* _WHAT NEEDS TO BE DONE_:
Copy out the data below verbatim.

((

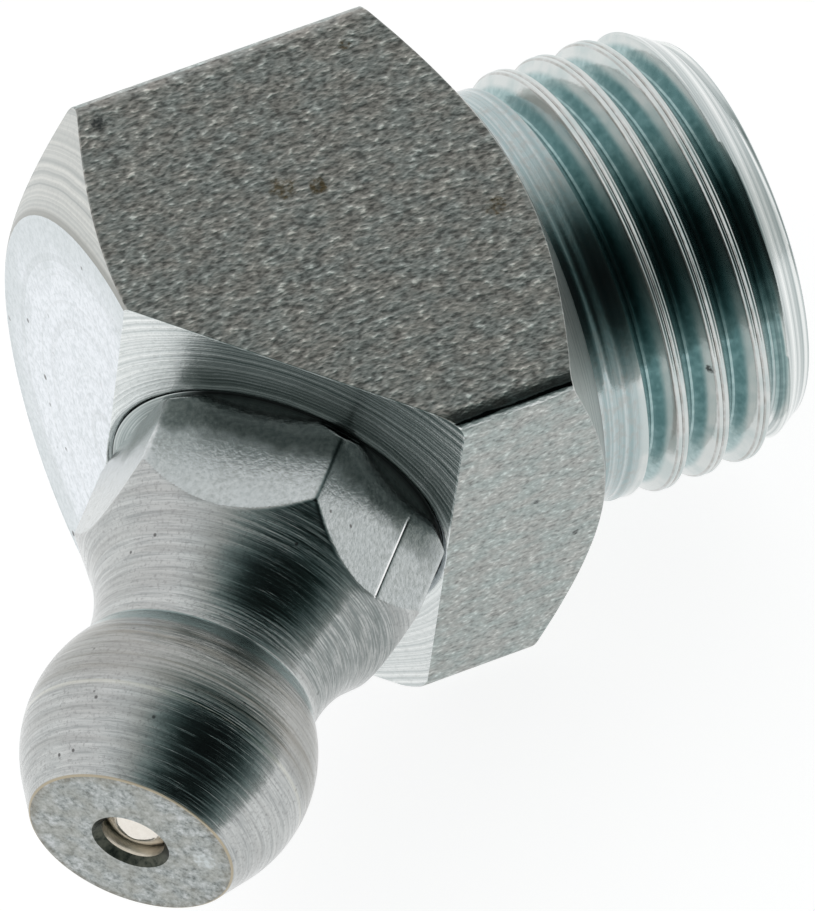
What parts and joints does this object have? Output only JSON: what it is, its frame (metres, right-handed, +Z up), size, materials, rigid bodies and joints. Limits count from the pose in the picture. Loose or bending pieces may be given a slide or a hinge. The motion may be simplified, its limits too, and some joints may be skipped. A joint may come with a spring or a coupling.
{
  "type": "grease nipple",
  "caption": "Angled grease nipple: square elbow body, M10x1 shank, hexagon collar and ball-shaped coupling head at 45 degrees, with a spring-loaded check ball.",
  "frame": {"origin": "centre of the shoulder that seats on the machine, on the thread axis", "axes": "+X along the thread away from the body; +Z up, square to the flat that it lies on; the head leaves towards -X and -Y"},
  "size_m": [0.0205, 0.0165, 0.011],
  "materials": {
    "plated_body": "clear passivated zinc plate on drawn and turned steel",
    "plated_head": "clear passivated zinc plate on turned steel",
    "ball_steel": "polished bearing steel",
    "spring_steel": "drawn spring wire"
  },
  "bodies": {
    "fitting": {"elbow_body": "plated_body", "nipple_head": "plated_head", "check_spring": "spring_steel"},
    "valve": {"check_ball": "ball_steel"}
  },
  "joints": [
    {"name": "ball_lift", "type": "slide", "parent": "fitting", "child": "valve", "axis": [0.7071, 0.7071, 0], "range_m": [0, 0.0008], "stiffness_N_per_m": 150, "springref_m": -0.001, "deforming": ["check_spring"]}
  ]
}
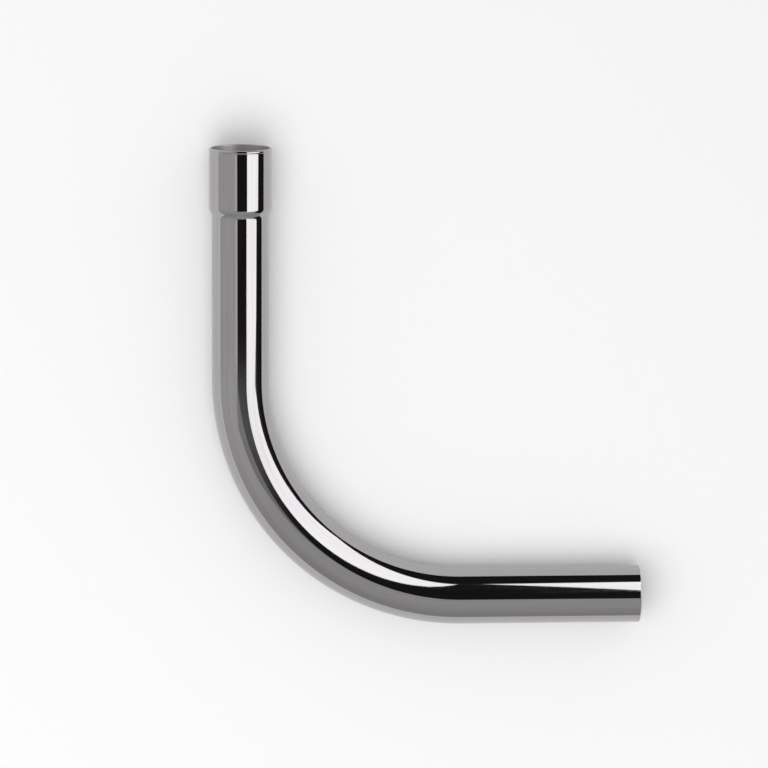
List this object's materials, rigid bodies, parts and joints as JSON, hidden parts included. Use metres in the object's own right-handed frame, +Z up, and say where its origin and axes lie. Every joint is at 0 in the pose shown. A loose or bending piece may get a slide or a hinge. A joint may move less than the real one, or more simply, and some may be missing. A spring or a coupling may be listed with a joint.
{
  "type": "flush pipe elbow",
  "caption": "Right-angle flush pipe elbow in bright plated tube, with a plain end on one leg and an expanded, lipped socket on the other.",
  "frame": {"origin": "middle of the pipe's outline in plan, on the surface that it lies on", "axes": "+X along the plain leg, out of the plain end; +Y along the socket leg, out of the socket, which leans up by 0.39 degrees because the wider socket lifts it; +Z up, square to the surface it lies on"},
  "size_m": [0.2417, 0.2692, 0.0354],
  "materials": {
    "chrome_plate": "bright polished plating on brass tube, inside and out"
  },
  "bodies": {
    "root": {"elbow_tube": "chrome_plate"}
  },
  "joints": []
}
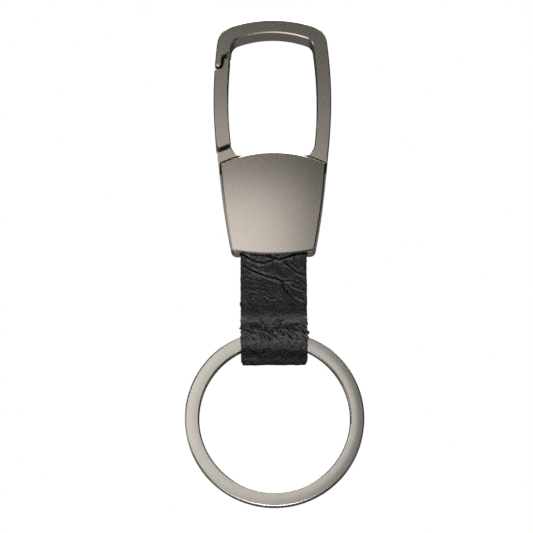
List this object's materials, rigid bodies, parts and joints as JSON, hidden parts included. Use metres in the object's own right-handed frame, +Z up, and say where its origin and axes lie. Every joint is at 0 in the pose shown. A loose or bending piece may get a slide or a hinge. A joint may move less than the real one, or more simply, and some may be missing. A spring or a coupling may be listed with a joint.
{
  "type": "carabiner keyring",
  "caption": "Satin gunmetal carabiner with a sprung side gate, a shield-shaped cover and a folded black leather strap that holds a flat split ring.",
  "frame": {"origin": "saddle of the hook: the inside top of the loop, on the centre line, at half the loop's thickness", "axes": "+X to the right seen from the front, -Y the front (the cover's side), +Z up along the length, towards the loop's crown"},
  "size_m": [0.035, 0.0064, 0.098],
  "materials": {
    "gunmetal": "satin, brushed lengthways",
    "nickel_steel": "satin",
    "spring_steel": "bright",
    "black_leather": "fine grain, semi-matt"
  },
  "bodies": {
    "carabiner": {"hook_frame": "gunmetal", "front_cover": "gunmetal", "cover_screws": "nickel_steel", "gate_hinge_pin": "nickel_steel", "gate_spring": "spring_steel", "strap_tails": "black_leather"},
    "gate_leaf": {"gate": "gunmetal"},
    "strap_upper": {"strap_web": "black_leather"},
    "strap_fold": {"strap_loop": "black_leather"},
    "key_ring": {"split_ring": "nickel_steel"}
  },
  "joints": [
    {"name": "gate_pivot", "type": "hinge", "parent": "carabiner", "child": "gate_leaf", "pos_m": [-0.0092, 0, -0.0253], "axis": [0, 1, 0], "range_deg": [0, 28], "stiffness_Nm_per_rad": 0.008, "springref_deg": -28.65, "deforming": ["gate_spring"]},
    {"name": "strap_flex", "type": "hinge", "parent": "carabiner", "child": "strap_upper", "pos_m": [0, -0.0002, -0.0462], "axis": [1, 0, 0], "range_deg": [-60, 60]},
    {"name": "ring_swing", "type": "hinge", "parent": "strap_upper", "child": "strap_fold", "pos_m": [0, -0.0002, -0.0564], "axis": [1, 0, 0], "range_deg": [-75, 75]},
    {"name": "ring_turn", "type": "hinge", "parent": "strap_fold", "child": "key_ring", "pos_m": [0, -0.0002, -0.07785], "axis": [0, 1, 0], "continuous": true}
  ]
}
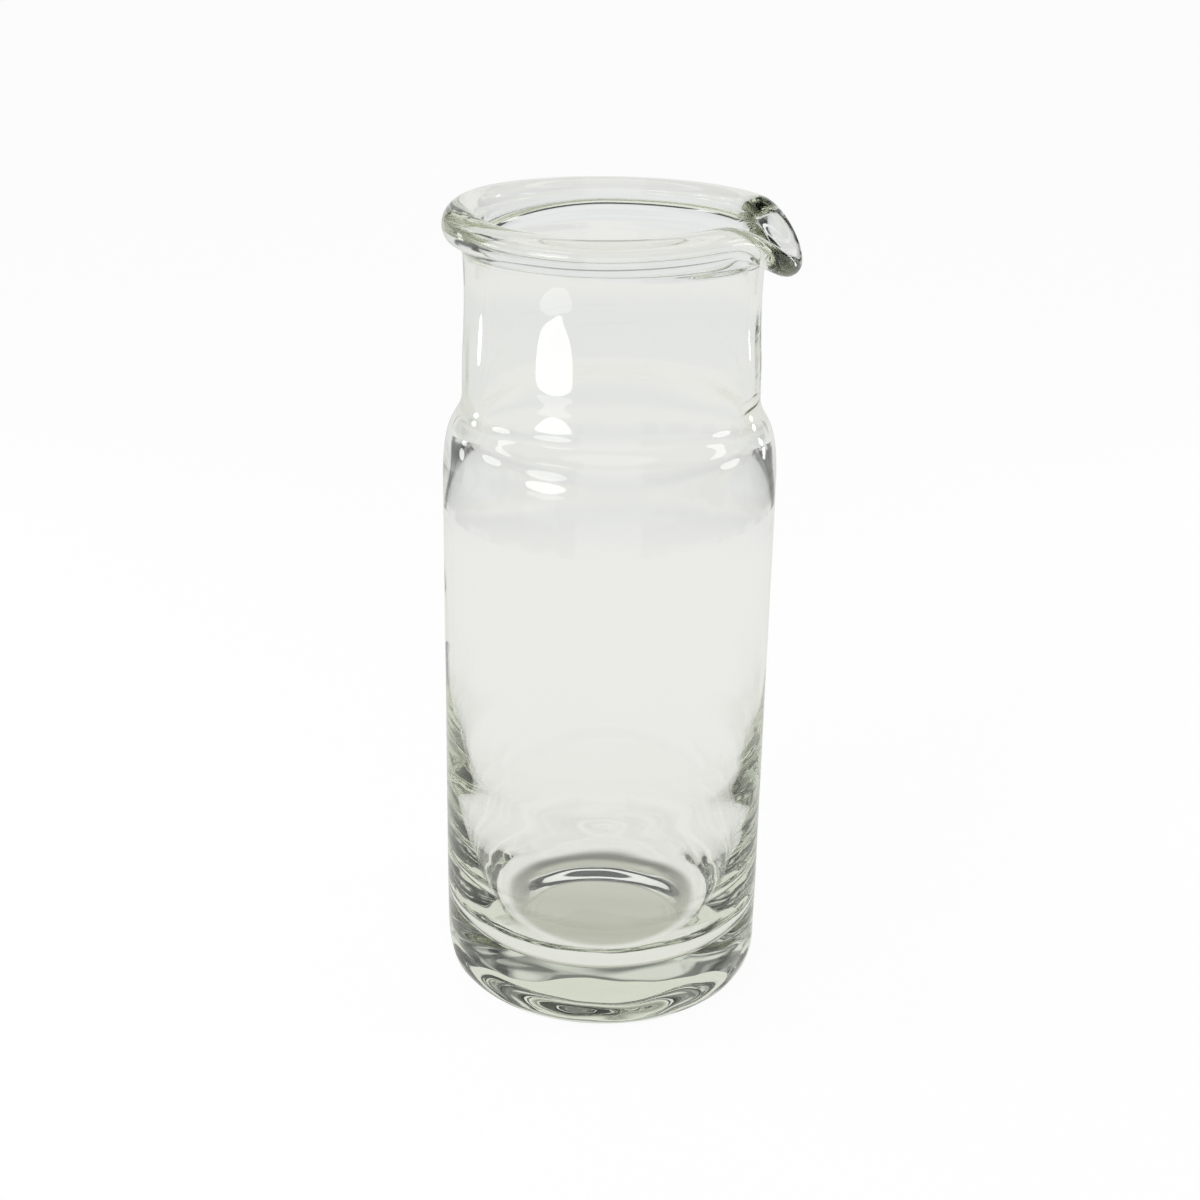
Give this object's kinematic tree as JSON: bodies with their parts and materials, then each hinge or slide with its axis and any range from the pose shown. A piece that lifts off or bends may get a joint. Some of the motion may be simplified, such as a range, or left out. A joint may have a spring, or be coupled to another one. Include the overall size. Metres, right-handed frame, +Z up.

))

* _EXERCISE RESPONSE_:
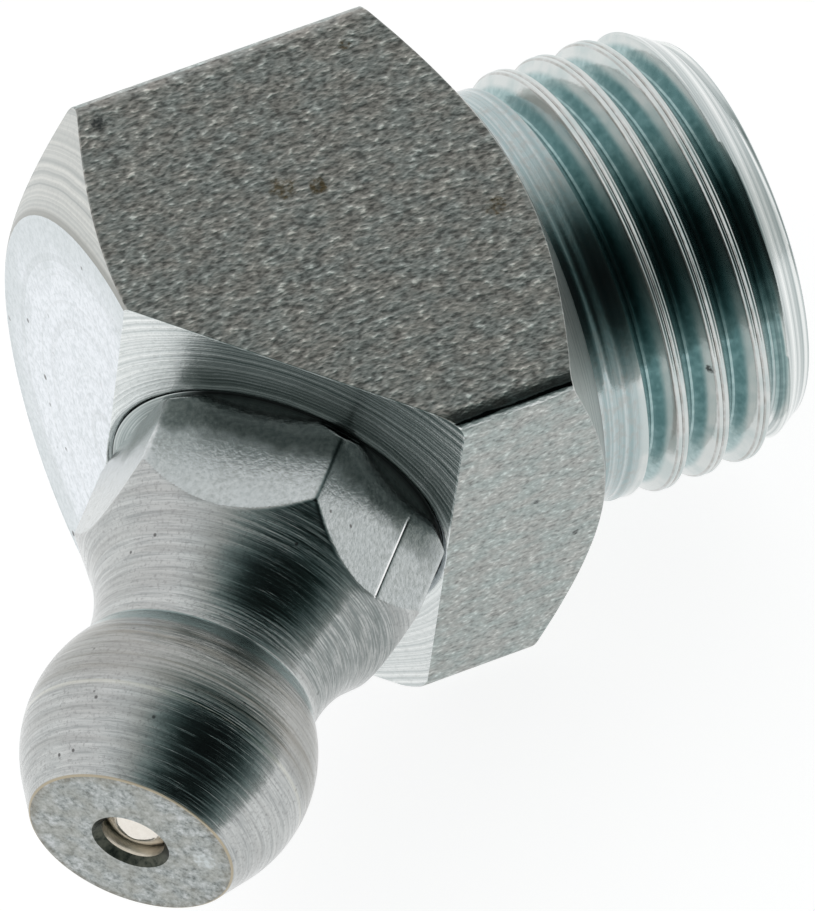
What parts and joints does this object have? Output only JSON: what it is, its frame (metres, right-handed, +Z up), size, materials, rigid bodies and joints. Limits count from the pose in the picture. Loose or bending pieces may be given a slide or a hinge. The motion may be simplified, its limits too, and some joints may be skipped. A joint may come with a spring or a coupling.
{
  "type": "grease nipple",
  "caption": "Angled grease nipple: square elbow body, M10x1 shank, hexagon collar and ball-shaped coupling head at 45 degrees, with a spring-loaded check ball.",
  "frame": {"origin": "centre of the shoulder that seats on the machine, on the thread axis", "axes": "+X along the thread away from the body; +Z up, square to the flat that it lies on; the head leaves towards -X and -Y"},
  "size_m": [0.0205, 0.0165, 0.011],
  "materials": {
    "plated_body": "clear passivated zinc plate on drawn and turned steel",
    "plated_head": "clear passivated zinc plate on turned steel",
    "ball_steel": "polished bearing steel",
    "spring_steel": "drawn spring wire"
  },
  "bodies": {
    "fitting": {"elbow_body": "plated_body", "nipple_head": "plated_head", "check_spring": "spring_steel"},
    "valve": {"check_ball": "ball_steel"}
  },
  "joints": [
    {"name": "ball_lift", "type": "slide", "parent": "fitting", "child": "valve", "axis": [0.7071, 0.7071, 0], "range_m": [0, 0.0008], "stiffness_N_per_m": 150, "springref_m": -0.001, "deforming": ["check_spring"]}
  ]
}
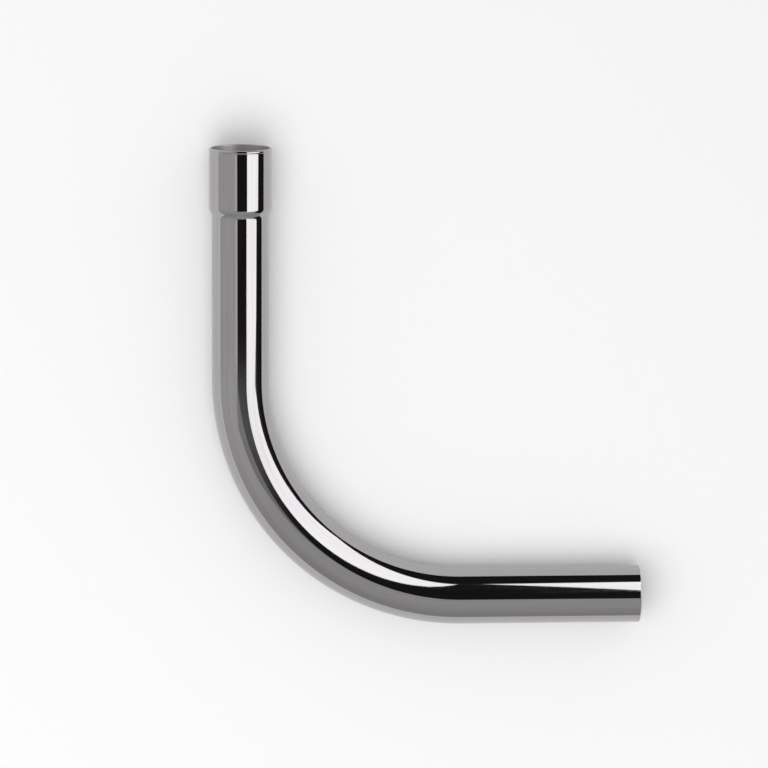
List this object's materials, rigid bodies, parts and joints as JSON, hidden parts included. Use metres in the object's own right-handed frame, +Z up, and say where its origin and axes lie. Every joint is at 0 in the pose shown. A loose or bending piece may get a slide or a hinge. A joint may move less than the real one, or more simply, and some may be missing. A spring or a coupling may be listed with a joint.
{
  "type": "flush pipe elbow",
  "caption": "Right-angle flush pipe elbow in bright plated tube, with a plain end on one leg and an expanded, lipped socket on the other.",
  "frame": {"origin": "middle of the pipe's outline in plan, on the surface that it lies on", "axes": "+X along the plain leg, out of the plain end; +Y along the socket leg, out of the socket, which leans up by 0.39 degrees because the wider socket lifts it; +Z up, square to the surface it lies on"},
  "size_m": [0.2417, 0.2692, 0.0354],
  "materials": {
    "chrome_plate": "bright polished plating on brass tube, inside and out"
  },
  "bodies": {
    "root": {"elbow_tube": "chrome_plate"}
  },
  "joints": []
}
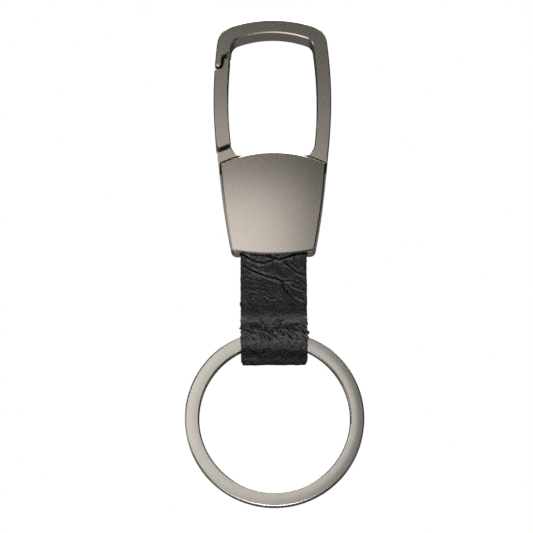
List this object's materials, rigid bodies, parts and joints as JSON, hidden parts included. Use metres in the object's own right-handed frame, +Z up, and say where its origin and axes lie. Every joint is at 0 in the pose shown. A loose or bending piece may get a slide or a hinge. A joint may move less than the real one, or more simply, and some may be missing. A spring or a coupling may be listed with a joint.
{
  "type": "carabiner keyring",
  "caption": "Satin gunmetal carabiner with a sprung side gate, a shield-shaped cover and a folded black leather strap that holds a flat split ring.",
  "frame": {"origin": "saddle of the hook: the inside top of the loop, on the centre line, at half the loop's thickness", "axes": "+X to the right seen from the front, -Y the front (the cover's side), +Z up along the length, towards the loop's crown"},
  "size_m": [0.035, 0.0064, 0.098],
  "materials": {
    "gunmetal": "satin, brushed lengthways",
    "nickel_steel": "satin",
    "spring_steel": "bright",
    "black_leather": "fine grain, semi-matt"
  },
  "bodies": {
    "carabiner": {"hook_frame": "gunmetal", "front_cover": "gunmetal", "cover_screws": "nickel_steel", "gate_hinge_pin": "nickel_steel", "gate_spring": "spring_steel", "strap_tails": "black_leather"},
    "gate_leaf": {"gate": "gunmetal"},
    "strap_upper": {"strap_web": "black_leather"},
    "strap_fold": {"strap_loop": "black_leather"},
    "key_ring": {"split_ring": "nickel_steel"}
  },
  "joints": [
    {"name": "gate_pivot", "type": "hinge", "parent": "carabiner", "child": "gate_leaf", "pos_m": [-0.0092, 0, -0.0253], "axis": [0, 1, 0], "range_deg": [0, 28], "stiffness_Nm_per_rad": 0.008, "springref_deg": -28.65, "deforming": ["gate_spring"]},
    {"name": "strap_flex", "type": "hinge", "parent": "carabiner", "child": "strap_upper", "pos_m": [0, -0.0002, -0.0462], "axis": [1, 0, 0], "range_deg": [-60, 60]},
    {"name": "ring_swing", "type": "hinge", "parent": "strap_upper", "child": "strap_fold", "pos_m": [0, -0.0002, -0.0564], "axis": [1, 0, 0], "range_deg": [-75, 75]},
    {"name": "ring_turn", "type": "hinge", "parent": "strap_fold", "child": "key_ring", "pos_m": [0, -0.0002, -0.07785], "axis": [0, 1, 0], "continuous": true}
  ]
}
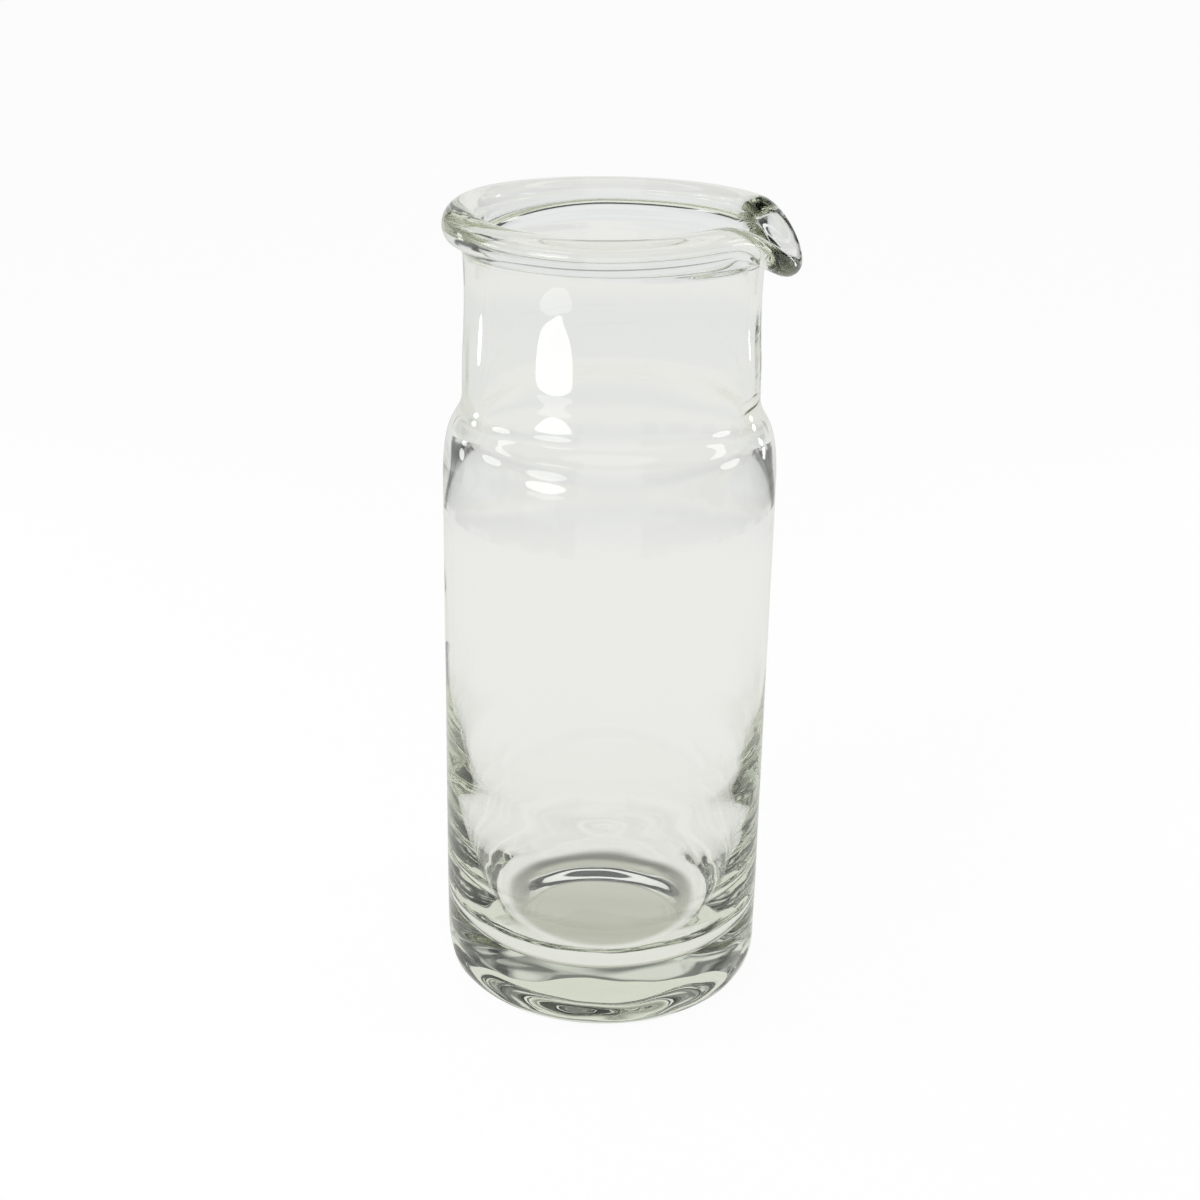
Give this object's kinematic tree as JSON: bodies with their parts and materials, then each hinge or slide with its axis and any range from the pose shown. A piece that lifts off or bends may get a joint. Some of the motion may be simplified, such as a range, or left out. A joint may have a spring, or be coupled to another one. Include the overall size. Metres, right-handed frame, +Z up.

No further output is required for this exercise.